Skip to main content

Kate Bailey

Clinical Asst Professor

Terry Companion Vet Med Center NA

Publications

View all publications 

Grants

Date: 12/01/19 - 12/01/20
Amount: $10,800.00
Funding Agencies: Morris Animal Foundation

Approximately 4 million dogs in the United States suffer from brain cancer each year, and even more from intracranial disease and injury. Appropriate diagnostic imaging, including MRI, is crucial to diagnosis and treatment. Whether performing diagnostics or treatments, general anesthesia is required. Choice of safe anesthetic drugs is paramount to the survival and wellbeing of these patients to avoid complications such as increasing intracranial pressure and hypotension. The intracranial compartment is non-elastic, therefore an increase in tissue (i.e. a tumor), blood or cerebrospinal fluid volume inside the skull would increase intracranial pressure and could result in death of the patient. The ideal general anesthetic agent should decrease the amount of nutrients required by the brain and decrease the amount of cerebral blood flow (CBF), consequently decreasing the pressure inside the skull, while also ensuring hemodynamic stability and a quick recovery. CBF and cerebral vascular reactivity (CVR) to carbon dioxide are important indicators of brain vascular health and, if not impaired by the anesthetic drug, an invaluable tool for surgical planning. Inhalant anesthetics, such as isoflurane and sevoflurane, increase CBF and impair CVR, potentially leading to an increase in intracranial pressure in addition to systemic hypotension. Propofol is an injectable drug which decreases the metabolic rate and blood flow in the brain in a parallel fashion, reduces intracranial pressure, and maintains CVR to CO2. As such, using propofol to induce and maintain anesthesia appears the best choice for these patients. Alfaxalone is a new injectable anesthetic with the same mechanism of action as propofol that was recently introduced to the veterinary market. Compared to propofol, alfaxalone has an excellent safety margin and less cardiovascular side effects. This could be a more ideal anesthetic option for patients with intracranial disease, however, there is no information about the effects of alfaxalone on CBF and CVR.

Date: 04/01/19 - 8/31/20
Amount: $2,870.00
Funding Agencies: Association of Reptilian and Amphibian Veterinarians (ARAV)
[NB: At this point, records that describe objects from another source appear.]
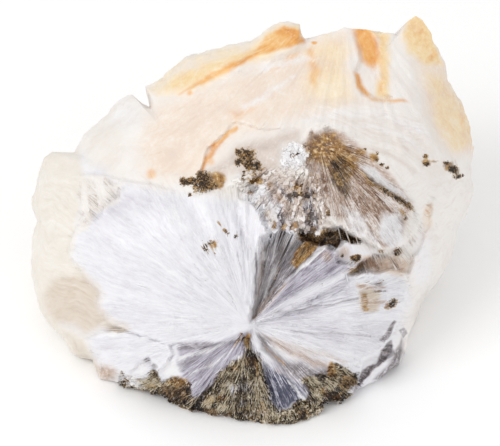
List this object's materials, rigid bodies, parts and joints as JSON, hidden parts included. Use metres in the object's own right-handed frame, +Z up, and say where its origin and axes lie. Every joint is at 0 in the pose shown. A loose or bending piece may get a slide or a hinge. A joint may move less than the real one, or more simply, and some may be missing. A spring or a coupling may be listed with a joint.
{
  "type": "raw thomsonite specimen",
  "caption": "Broken lump of fibrous zeolite mineral, with fans of white and lilac needle crystals on a face that leans back, a peach top and a brown crust at the foot.",
  "frame": {"origin": "middle of the stone's footprint box, at the level of the surface that it lies on", "axes": "+X to the viewer's right along the broken face, +Y away from the viewer, +Z up"},
  "size_m": [0.056, 0.044, 0.0365],
  "materials": {
    "thomsonite": "milky white and lilac needle crystal, silky on the broken fans, peach and cream towards the rim, with brown and black oxide stains"
  },
  "bodies": {
    "root": {"thomsonite_stone": "thomsonite"}
  },
  "joints": []
}
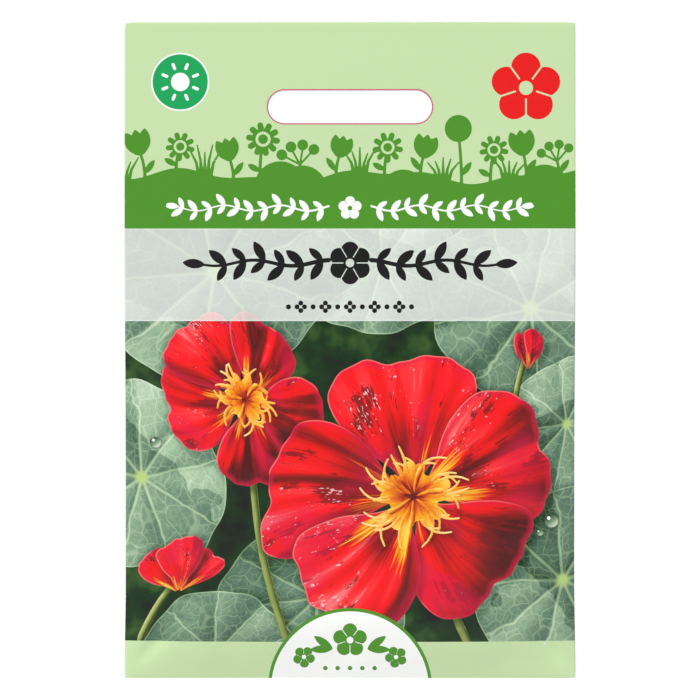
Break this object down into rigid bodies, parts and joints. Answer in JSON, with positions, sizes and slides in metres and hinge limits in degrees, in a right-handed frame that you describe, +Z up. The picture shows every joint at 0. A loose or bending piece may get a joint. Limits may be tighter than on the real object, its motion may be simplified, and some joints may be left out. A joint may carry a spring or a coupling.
{
  "type": "seed packet",
  "caption": "Printed paper seed packet with a die-cut hang slot in its header, filled with a sealed sachet of seeds.",
  "frame": {"origin": "middle of the hang slot's upper edge, half-way through the header, where a display hook carries it", "axes": "+Z up, from the bottom fold to the top fold; the printed front faces -Y; +X to the right seen from the front"},
  "size_m": [0.11, 0.0093, 0.16],
  "materials": {
    "printed_paper": "coated, printed, satin, with white cut edges",
    "sachet_film": "foil laminate, satin, with crimped seals",
    "seed_husk": "corky, wrinkled, matte"
  },
  "bodies": {
    "root": {"packet_sheet": "printed_paper", "sachet_front_film": "sachet_film", "sachet_back_film": "sachet_film", "seed_01": "seed_husk", "seed_02": "seed_husk", "seed_03": "seed_husk", "seed_04": "seed_husk", "seed_05": "seed_husk", "seed_06": "seed_husk", "seed_07": "seed_husk", "seed_08": "seed_husk", "seed_09": "seed_husk", "seed_10": "seed_husk", "seed_11": "seed_husk", "seed_12": "seed_husk", "seed_13": "seed_husk", "seed_14": "seed_husk", "seed_15": "seed_husk", "seed_16": "seed_husk", "seed_17": "seed_husk", "seed_18": "seed_husk", "seed_19": "seed_husk", "seed_20": "seed_husk", "seed_21": "seed_husk"}
  },
  "joints": []
}
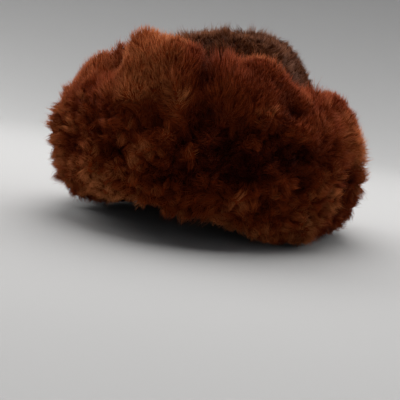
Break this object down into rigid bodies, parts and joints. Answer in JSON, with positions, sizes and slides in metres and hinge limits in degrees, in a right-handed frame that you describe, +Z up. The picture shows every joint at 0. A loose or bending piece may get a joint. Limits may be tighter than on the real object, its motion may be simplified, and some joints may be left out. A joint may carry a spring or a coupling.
{
  "type": "fur hat",
  "caption": "Deep fur hat: a domed crown, hollow for the head, with front, ear and neck flaps turned up round it.",
  "frame": {"origin": "on the floor, under the middle of the hat's box", "axes": "+Z up through the crown, -Y towards the front of the hat, +X towards the wearer's left ear"},
  "size_m": [0.3042, 0.3385, 0.201],
  "materials": {
    "crown_fur": "short greyish brown fur, dull",
    "flap_fur": "long curly chestnut brown fur, dull with a soft sheen"
  },
  "bodies": {
    "root": {"crown": "crown_fur", "front_flap": "flap_fur", "ear_flap_left": "flap_fur", "ear_flap_right": "flap_fur", "neck_flap": "flap_fur"}
  },
  "joints": []
}
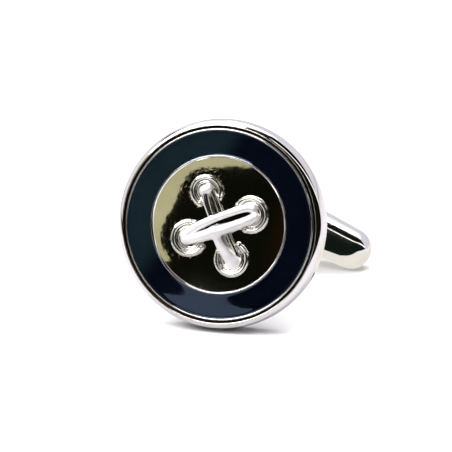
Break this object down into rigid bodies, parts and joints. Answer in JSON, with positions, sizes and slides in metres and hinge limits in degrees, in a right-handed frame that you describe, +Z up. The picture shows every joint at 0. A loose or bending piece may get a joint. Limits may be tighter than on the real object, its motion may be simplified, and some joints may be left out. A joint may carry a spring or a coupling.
{
  "type": "cufflink",
  "caption": "Round swivel-bar cufflink with a navy enamel ring round a polished dish that bears a raised cross of button stitches, standing on its rim.",
  "frame": {"origin": "on the table, under the middle of the standing cufflink's box", "axes": "+Z up from the table, the face leans back and looks towards -Y, +Y along the post, +X to the right of the face"},
  "size_m": [0.02, 0.0257, 0.0188],
  "materials": {
    "polished_metal": "polished",
    "navy_enamel": "gloss",
    "pin_metal": "polished",
    "bar_metal": "polished"
  },
  "bodies": {
    "link": {"head": "polished_metal", "enamel_ring": "navy_enamel", "hinge_pin": "pin_metal"},
    "bar": {"toggle": "bar_metal"}
  },
  "joints": [
    {"name": "bar_swivel", "type": "hinge", "parent": "link", "child": "bar", "pos_m": [0, 0.01005, 0.00495], "axis": [0.359, 0.2105, 0.9093], "range_deg": [-90, 90]}
  ]
}
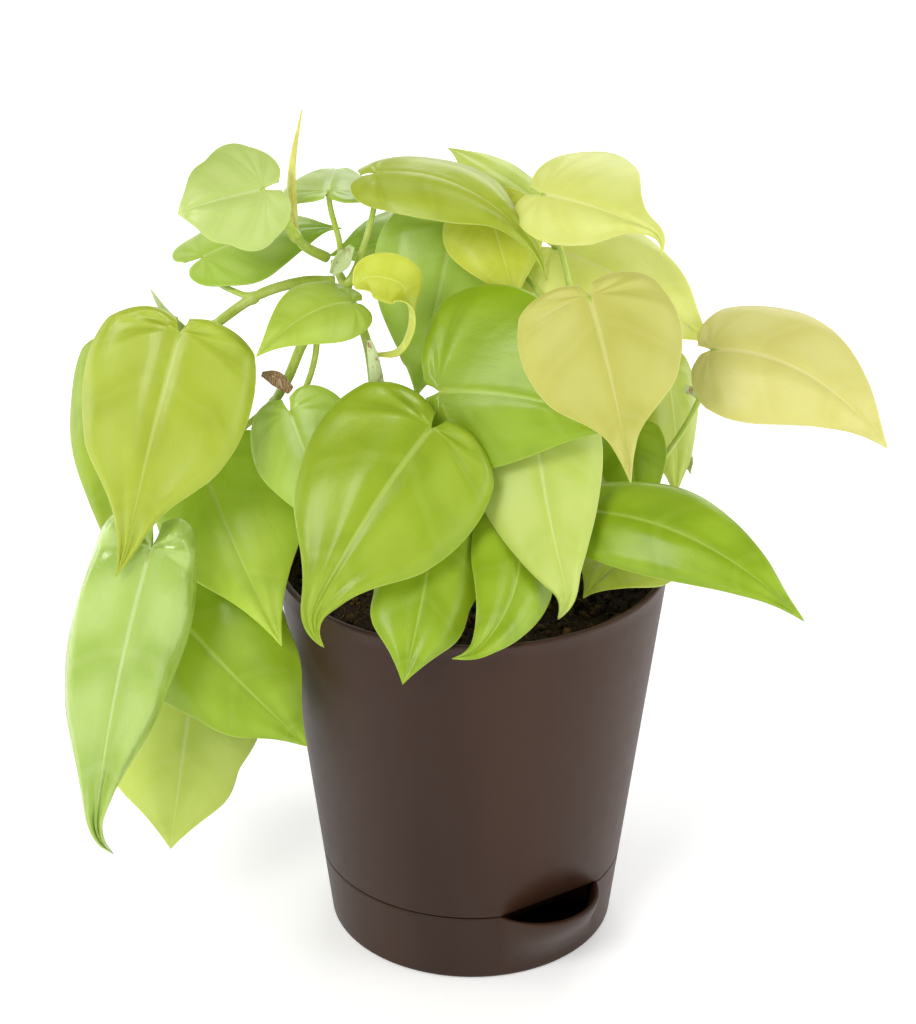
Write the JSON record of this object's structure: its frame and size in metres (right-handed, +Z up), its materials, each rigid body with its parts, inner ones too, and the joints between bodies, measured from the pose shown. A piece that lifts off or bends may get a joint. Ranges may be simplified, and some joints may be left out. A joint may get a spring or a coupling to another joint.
{
  "type": "potted houseplant",
  "caption": "Bushy heart-leaved climbing plant with lime leaves and trailing stems in a tapered pot with a clip-on water reservoir and a filling lip at the front.",
  "frame": {"origin": "middle of the flat underside of the pot, where it stands", "axes": "+Z up; -Y is the front, the side the plant is seen from; +X to the right seen from the front; the filling mouth lies 33 degrees from -Y towards +X"},
  "size_m": [0.2375, 0.1506, 0.264],
  "materials": {
    "pot_plastic": "satin",
    "potting_mix": "rough, granular",
    "leaf_mature": "waxy, glossy",
    "leaf_young": "waxy, glossy",
    "stem": "satin",
    "sheath_green": "satin",
    "sheath_dry": "papery"
  },
  "bodies": {
    "root": {"pot_upper": "pot_plastic", "pot_reservoir": "pot_plastic", "potting_soil": "potting_mix", "leaf_left_front": "leaf_mature", "leaf_left_behind": "leaf_mature", "leaf_left_long": "leaf_mature", "leaf_left_low": "leaf_mature", "leaf_left_lowest": "leaf_mature", "leaf_left_shaded": "leaf_mature", "leaf_inner_left": "leaf_mature", "leaf_front_centre": "leaf_mature", "leaf_front_right_round": "leaf_mature", "leaf_front_yellow": "leaf_young", "leaf_top_yellow": "leaf_young", "leaf_crown": "leaf_mature", "leaf_crown_back": "leaf_mature", "leaf_top_right": "leaf_young", "leaf_right_back": "leaf_young", "leaf_right_reaching": "leaf_young", "leaf_right_low": "leaf_mature", "leaf_front_pale": "leaf_young", "leaf_front_low": "leaf_mature", "leaf_front_folded": "leaf_mature", "leaf_right_side": "leaf_mature", "leaf_rim_right": "leaf_mature", "leaf_top_left_round": "leaf_mature", "leaf_top_left_flat": "leaf_mature", "leaf_top_left_back": "leaf_mature", "leaf_back_upper": "leaf_mature", "leaf_centre_back": "leaf_mature", "leaf_inner_top_left": "leaf_mature", "leaf_right_shaded": "leaf_mature", "leaf_rear_1": "leaf_mature", "leaf_rear_2": "leaf_mature", "leaf_rear_3": "leaf_mature", "leaf_rear_4": "leaf_mature", "leaf_rear_5": "leaf_mature", "leaf_rear_6": "leaf_mature", "vine_centre": "stem", "vine_left_trailing": "stem", "vine_left_inner": "stem", "vine_back": "stem", "vine_right": "stem", "vine_right_low": "stem", "vine_rear_left": "stem", "vine_rear_right": "stem", "shoot_top_left": "stem", "young_leaf_curled": "leaf_young", "sheath_centre": "sheath_green", "sheath_node": "sheath_green", "sheath_dry": "sheath_dry", "scale_leaf_left": "sheath_green", "scale_leaf_right": "sheath_green", "new_leaf_rolled": "leaf_young"}
  },
  "joints": []
}
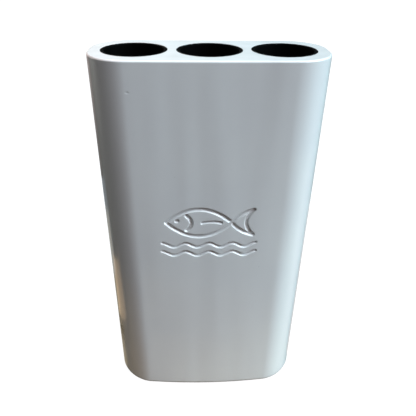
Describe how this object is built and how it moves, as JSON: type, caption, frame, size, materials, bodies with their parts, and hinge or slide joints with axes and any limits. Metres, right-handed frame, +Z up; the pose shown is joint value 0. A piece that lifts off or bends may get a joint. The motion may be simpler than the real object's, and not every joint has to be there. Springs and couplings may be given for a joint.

Both captive and free–ranging sea turtles are frequently anesthetized for diagnostic, therapeutic, and research purposes. While general anesthesia with inhalant anesthetics is a common means of restraint in these species,reports of prolonged recovery times following inhalant anesthesia abound (Chittick, 2002; Moon, 1996; Sladky,2012; Vigani, 2014). Delayed time to full anesthetic recovery can result in increased morbidity and mortality during the peri–anesthetic period as well as increased personnel time and labor costs. Identifying methods to shorten the duration of inhalant anesthetic recovery would be advantageous for both sea turtles and their human caretakers. While presumably multifactorial, delayed anesthetic recovery time in sea turtles is likely influenced by the unique chelonian cardiopulmonary anatomy and physiology and response to changing oxygen levels. To this end, previous reports have hypothesized that exposure to high concentrations of oxygen (eg, 100% oxygen)will prolong reptilian anesthetic recovery, however, results of prospective studies are mixed and none have used a chelonian model (Bertelsen, 2005; Diethelm, 1999; O, 2015). Inhalant anesthetic characteristics may also affect recovery time and, in mammals, the use of a more poorly soluble inhalant anesthetic (eg, desflurane) will hasten emergence from inhalant anesthesia (Steffey, 2015); however, the effects of desflurane use in sea turtles is currently unknown. As the use of a poorly soluble inhalant anesthetic and lower concentrations of oxygen, either alone or in combination, may be advantageous in the anesthesia of sea turtles, the objective of this study is to investigate physiologic effects and anesthetic recovery time following use of desflurane or isoflurane in either 21% oxygen or 100% oxygen in green sea turtles. We hypothesize that sea turtles receiving desflurane in 21% oxygen will have significantly faster times to anesthetic recovery without significant negative physiologic effects.